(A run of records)
## start

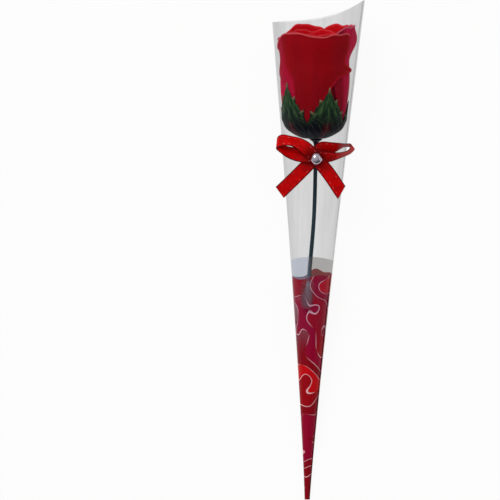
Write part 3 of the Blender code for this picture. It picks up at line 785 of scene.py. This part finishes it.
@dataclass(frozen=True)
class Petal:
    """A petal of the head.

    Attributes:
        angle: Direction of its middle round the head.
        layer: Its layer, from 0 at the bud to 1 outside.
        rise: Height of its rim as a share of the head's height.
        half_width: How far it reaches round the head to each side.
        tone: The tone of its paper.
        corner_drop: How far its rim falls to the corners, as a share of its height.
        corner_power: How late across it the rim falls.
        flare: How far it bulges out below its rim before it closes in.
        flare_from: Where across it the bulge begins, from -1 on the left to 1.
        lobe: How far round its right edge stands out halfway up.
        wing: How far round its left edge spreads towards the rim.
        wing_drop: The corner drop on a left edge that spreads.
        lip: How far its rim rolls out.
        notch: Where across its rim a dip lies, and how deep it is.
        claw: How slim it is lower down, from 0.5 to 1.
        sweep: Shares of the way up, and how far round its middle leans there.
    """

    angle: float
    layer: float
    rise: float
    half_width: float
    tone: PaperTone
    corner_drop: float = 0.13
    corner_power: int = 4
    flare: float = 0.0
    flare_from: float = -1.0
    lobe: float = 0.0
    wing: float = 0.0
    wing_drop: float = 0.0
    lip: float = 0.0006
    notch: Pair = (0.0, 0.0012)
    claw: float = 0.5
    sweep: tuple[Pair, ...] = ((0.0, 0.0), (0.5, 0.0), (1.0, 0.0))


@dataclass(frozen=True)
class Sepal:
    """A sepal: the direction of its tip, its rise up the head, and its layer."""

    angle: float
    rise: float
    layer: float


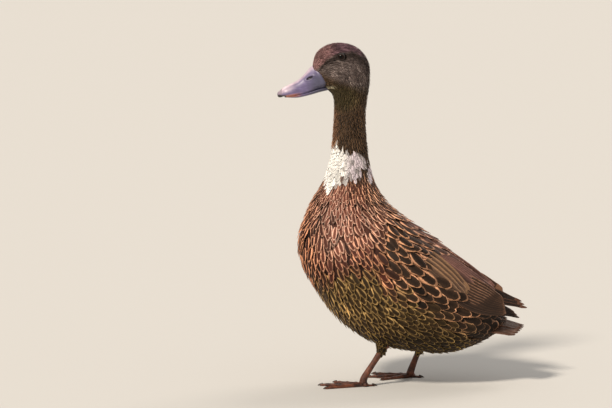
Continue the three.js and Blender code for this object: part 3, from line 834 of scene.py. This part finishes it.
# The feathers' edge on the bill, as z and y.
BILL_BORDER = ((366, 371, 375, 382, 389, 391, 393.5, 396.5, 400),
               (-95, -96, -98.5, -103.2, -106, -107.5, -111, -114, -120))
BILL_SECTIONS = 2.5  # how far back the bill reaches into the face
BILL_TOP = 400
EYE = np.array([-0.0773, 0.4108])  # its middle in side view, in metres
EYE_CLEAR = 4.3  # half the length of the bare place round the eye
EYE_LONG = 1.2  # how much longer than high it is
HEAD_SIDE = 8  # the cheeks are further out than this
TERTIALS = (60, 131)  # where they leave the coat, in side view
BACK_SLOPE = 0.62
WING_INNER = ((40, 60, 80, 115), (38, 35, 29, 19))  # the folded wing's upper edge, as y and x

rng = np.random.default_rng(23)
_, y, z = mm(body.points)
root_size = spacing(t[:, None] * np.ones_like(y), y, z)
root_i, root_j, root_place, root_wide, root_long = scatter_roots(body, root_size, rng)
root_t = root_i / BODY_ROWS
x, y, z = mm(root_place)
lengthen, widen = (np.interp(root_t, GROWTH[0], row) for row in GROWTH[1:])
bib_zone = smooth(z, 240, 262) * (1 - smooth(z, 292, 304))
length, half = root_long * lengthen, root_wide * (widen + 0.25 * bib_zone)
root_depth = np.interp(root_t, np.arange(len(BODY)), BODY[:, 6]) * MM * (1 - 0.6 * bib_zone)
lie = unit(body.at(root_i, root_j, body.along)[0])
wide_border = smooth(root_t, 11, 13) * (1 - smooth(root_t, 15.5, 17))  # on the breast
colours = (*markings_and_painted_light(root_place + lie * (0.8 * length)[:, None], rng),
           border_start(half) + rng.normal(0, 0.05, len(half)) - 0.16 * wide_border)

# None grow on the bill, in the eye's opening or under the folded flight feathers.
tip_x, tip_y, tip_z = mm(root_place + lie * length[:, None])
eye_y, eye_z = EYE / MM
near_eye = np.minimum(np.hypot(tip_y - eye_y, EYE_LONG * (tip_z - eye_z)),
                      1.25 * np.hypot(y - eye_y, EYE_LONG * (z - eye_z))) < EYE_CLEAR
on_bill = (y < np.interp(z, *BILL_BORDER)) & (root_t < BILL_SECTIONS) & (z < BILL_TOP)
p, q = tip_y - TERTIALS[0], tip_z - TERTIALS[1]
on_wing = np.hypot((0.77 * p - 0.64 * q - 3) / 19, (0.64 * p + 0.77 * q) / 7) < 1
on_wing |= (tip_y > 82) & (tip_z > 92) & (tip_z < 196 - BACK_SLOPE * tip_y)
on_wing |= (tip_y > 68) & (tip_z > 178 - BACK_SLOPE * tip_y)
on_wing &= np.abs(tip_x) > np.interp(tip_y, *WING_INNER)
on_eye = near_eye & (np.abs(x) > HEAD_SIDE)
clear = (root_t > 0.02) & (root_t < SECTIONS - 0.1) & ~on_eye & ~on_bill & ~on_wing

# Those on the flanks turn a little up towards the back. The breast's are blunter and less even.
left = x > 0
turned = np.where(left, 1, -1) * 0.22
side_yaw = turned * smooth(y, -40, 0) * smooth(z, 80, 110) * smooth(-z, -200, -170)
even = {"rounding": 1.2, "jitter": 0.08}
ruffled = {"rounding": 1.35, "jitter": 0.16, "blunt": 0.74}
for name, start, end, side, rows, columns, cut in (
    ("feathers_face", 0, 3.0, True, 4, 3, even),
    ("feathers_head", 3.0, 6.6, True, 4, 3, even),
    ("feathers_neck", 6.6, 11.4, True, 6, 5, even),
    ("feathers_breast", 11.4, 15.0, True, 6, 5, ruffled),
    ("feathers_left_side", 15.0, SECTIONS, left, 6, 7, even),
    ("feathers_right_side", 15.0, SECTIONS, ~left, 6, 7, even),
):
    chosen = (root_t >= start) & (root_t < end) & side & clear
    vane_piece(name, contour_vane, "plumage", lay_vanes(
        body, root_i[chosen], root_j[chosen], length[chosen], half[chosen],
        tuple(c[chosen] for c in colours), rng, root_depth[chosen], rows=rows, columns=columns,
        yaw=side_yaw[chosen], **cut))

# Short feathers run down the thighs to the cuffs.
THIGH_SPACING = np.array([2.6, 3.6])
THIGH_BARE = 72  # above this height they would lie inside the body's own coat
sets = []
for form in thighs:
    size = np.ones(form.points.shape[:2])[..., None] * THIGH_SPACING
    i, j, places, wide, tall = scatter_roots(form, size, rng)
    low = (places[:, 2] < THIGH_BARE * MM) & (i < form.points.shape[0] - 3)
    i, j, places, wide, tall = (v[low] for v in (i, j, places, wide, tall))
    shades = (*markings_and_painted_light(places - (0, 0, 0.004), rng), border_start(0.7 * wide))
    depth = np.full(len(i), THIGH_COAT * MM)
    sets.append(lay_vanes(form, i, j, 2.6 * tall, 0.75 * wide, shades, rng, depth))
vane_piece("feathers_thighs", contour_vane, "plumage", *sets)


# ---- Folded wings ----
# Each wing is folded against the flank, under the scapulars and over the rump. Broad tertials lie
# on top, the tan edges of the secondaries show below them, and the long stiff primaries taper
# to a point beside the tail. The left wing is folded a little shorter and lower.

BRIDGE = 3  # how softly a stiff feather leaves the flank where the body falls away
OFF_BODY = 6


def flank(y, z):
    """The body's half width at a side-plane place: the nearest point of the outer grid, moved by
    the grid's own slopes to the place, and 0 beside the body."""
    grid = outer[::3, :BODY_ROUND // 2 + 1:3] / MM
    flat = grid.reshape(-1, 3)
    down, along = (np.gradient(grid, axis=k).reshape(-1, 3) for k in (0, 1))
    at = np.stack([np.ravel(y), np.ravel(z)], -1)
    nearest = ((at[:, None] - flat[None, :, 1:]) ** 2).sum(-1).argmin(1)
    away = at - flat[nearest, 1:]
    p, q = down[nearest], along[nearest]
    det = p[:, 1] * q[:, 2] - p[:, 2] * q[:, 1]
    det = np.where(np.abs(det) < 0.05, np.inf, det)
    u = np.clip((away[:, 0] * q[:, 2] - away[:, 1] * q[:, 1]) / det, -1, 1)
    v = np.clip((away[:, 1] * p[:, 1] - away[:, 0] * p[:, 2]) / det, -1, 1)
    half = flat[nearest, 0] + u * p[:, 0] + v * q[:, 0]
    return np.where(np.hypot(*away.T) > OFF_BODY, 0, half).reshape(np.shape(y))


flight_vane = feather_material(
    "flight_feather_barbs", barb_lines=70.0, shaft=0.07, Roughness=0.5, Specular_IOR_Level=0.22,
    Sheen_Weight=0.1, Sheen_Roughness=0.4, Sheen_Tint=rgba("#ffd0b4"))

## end

● Written request: From the very first line of the data through the line with "of the head." in it, please reproduce each line exactly and output nothing more.

● Answer for the task:
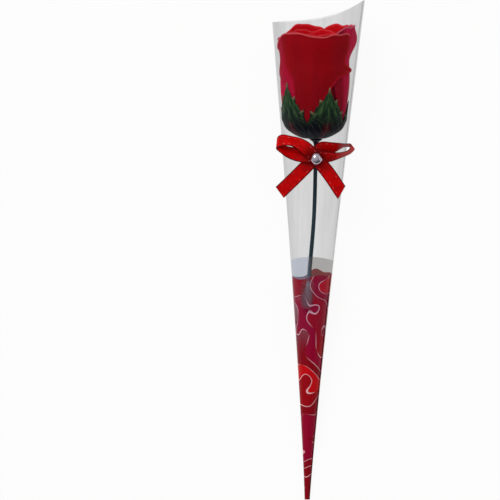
Write part 3 of the Blender code for this picture. It picks up at line 785 of scene.py. This part finishes it.
@dataclass(frozen=True)
class Petal:
    """A petal of the head.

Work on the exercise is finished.